Example 1. Where a curve meets the axis. Solving $f(x) = 0$ finds the $x$ -intercepts of $y = f(x)$ . A cubic crossing the axis three times corresponds to three distinct real roots, the algebraic and graphical pictures matching.

Example 2. Volume problems. A box of volume $V$ with dimensions expressed in one variable often leads to a cubic in that variable; solving it and discarding negative or unphysical roots gives the realistic dimension, a classic applied use of the method.

Try this

Q1. Solve $(x - 1)(x + 4)(x - 2) = 0$ . [1 mark]

Cue. Zero-product principle: $x = 1, -4, 2$ .

Q2. Given that $x = 1$ is a root, solve $x^3 - 3x + 2 = 0$ . [3 marks]

Cue. $(x - 1)(x^2 + x - 2) = (x - 1)(x - 1)(x + 2)$ , so $x = 1$ (repeated) or $x = -2$ .

Q3. Solve $x^3 - 7x - 6 = 0$ . [4 marks]

Cue. $x = -1$ works; $(x + 1)(x^2 - x - 6) = (x + 1)(x - 3)(x + 2)$ , so $x = -1, 3, -2$ .
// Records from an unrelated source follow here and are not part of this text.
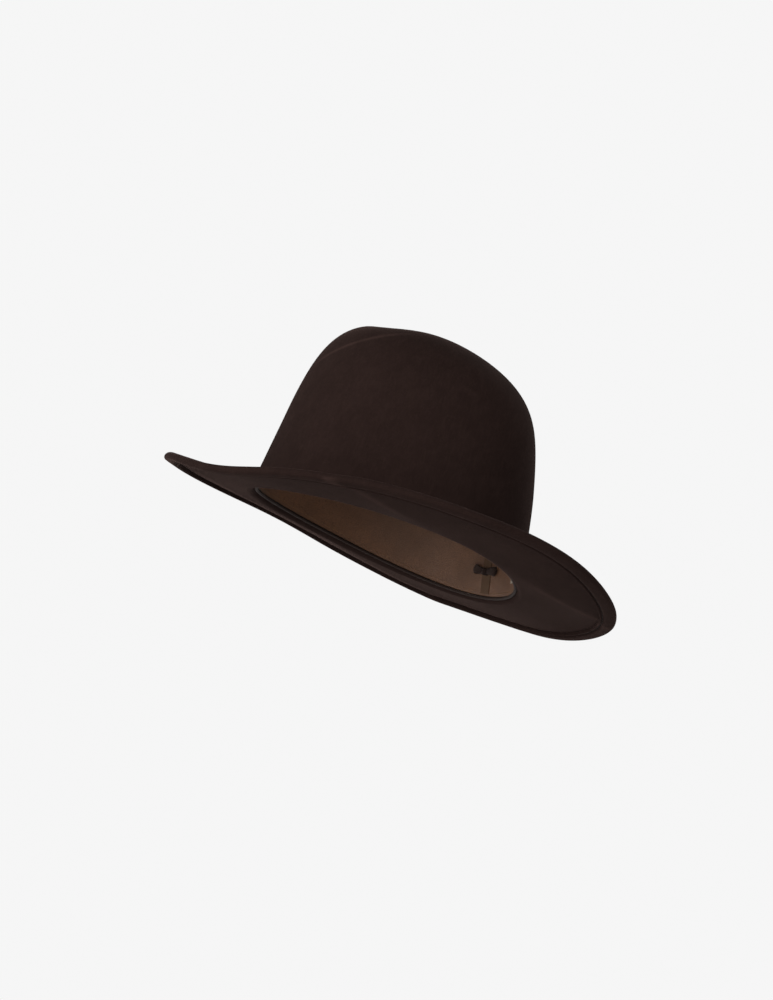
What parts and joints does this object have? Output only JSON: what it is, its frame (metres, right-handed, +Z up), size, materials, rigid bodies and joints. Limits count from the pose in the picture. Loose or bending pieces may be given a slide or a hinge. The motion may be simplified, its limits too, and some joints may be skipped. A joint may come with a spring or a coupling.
{
  "type": "bowler hat",
  "caption": "Brown felt hat with a round, centre-dented crown, a wide, hemmed brim that turns up at the sides, a leather sweatband and a satin lining.",
  "frame": {"origin": "centre of the head opening, at the mean level where the crown meets the brim", "axes": "+Z up along the crown, -Y to the front of the hat, +X to the wearer's left"},
  "size_m": [0.3062, 0.3342, 0.1496],
  "materials": {
    "felt": "matte wool felt",
    "hem_felt": "matte wool felt",
    "brown_thread": "twisted thread",
    "wire_steel": "drawn wire",
    "brass_sleeve": "crimped",
    "band_leather": "semi-gloss leather",
    "reed_plastic": "matte",
    "reed_tape": "woven tape",
    "tan_thread": "twisted thread",
    "seam_tape": "ribbed ribbon",
    "blank_tab": "woven, blank",
    "bow_ribbon": "ribbed ribbon",
    "lining_satin": "satin",
    "tip_satin": "satin",
    "piping_cord": "satin cord"
  },
  "bodies": {
    "root": {"felt_body": "felt", "brim_hem": "hem_felt", "hem_stitching": "brown_thread", "brim_wire": "wire_steel", "wire_joiner": "brass_sleeve", "sweatband": "band_leather", "sweatband_reed": "reed_plastic", "reed_cover": "reed_tape", "sweatband_stitching": "tan_thread", "back_seam_tape": "seam_tape", "size_tab": "blank_tab", "sweatband_bow": "bow_ribbon", "lining_side": "lining_satin", "lining_tip": "tip_satin", "lining_piping": "piping_cord"}
  },
  "joints": []
}
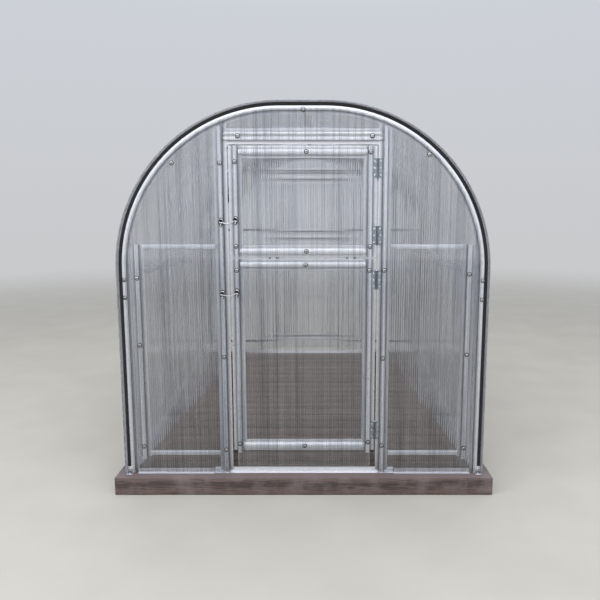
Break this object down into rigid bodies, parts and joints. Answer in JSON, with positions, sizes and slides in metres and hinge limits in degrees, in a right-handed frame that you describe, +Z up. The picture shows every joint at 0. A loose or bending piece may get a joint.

Exam-style practice questions

Practice questions written in the style of SEAB exam questions on this dot point, with worked answer explainers. The year tag is the paper they imitate, not the source.

Original5 marksSolve the equation

x^3 - 6x^2 + 11x - 6 = 0

Show worked answer →

Find one root by testing factors of $6$ . Try $x = 1$ : $1 - 6 + 11 - 6 = 0$ , so $(x - 1)$ is a factor.

Divide: $x^3 - 6x^2 + 11x - 6 = (x - 1)(x^2 - 5x + 6)$ .

Factorise the quadratic: $x^2 - 5x + 6 = (x - 2)(x - 3)$ .

So $(x - 1)(x - 2)(x - 3) = 0$ , giving $x = 1, 2$ or $3$ .

Markers reward finding one root by the factor theorem, the division, and listing all three roots via the zero-product principle.

Original6 marksSolve

2x^3 + x^2 - 13x + 6 = 0

Show worked answer →

Test small values. $x = 2$ : $16 + 4 - 26 + 6 = 0$ , so $(x - 2)$ is a factor.

Divide: $2x^3 + x^2 - 13x + 6 = (x - 2)(2x^2 + 5x - 3)$ .

Factorise: $2x^2 + 5x - 3 = (2x - 1)(x + 3)$ .

So $(x - 2)(2x - 1)(x + 3) = 0$ , giving $x = 2$ , $x = \dfrac{1}{2}$ or $x = -3$ .

Markers reward a correct first root, the quotient quadratic, its factorisation, and all three solutions including the fraction.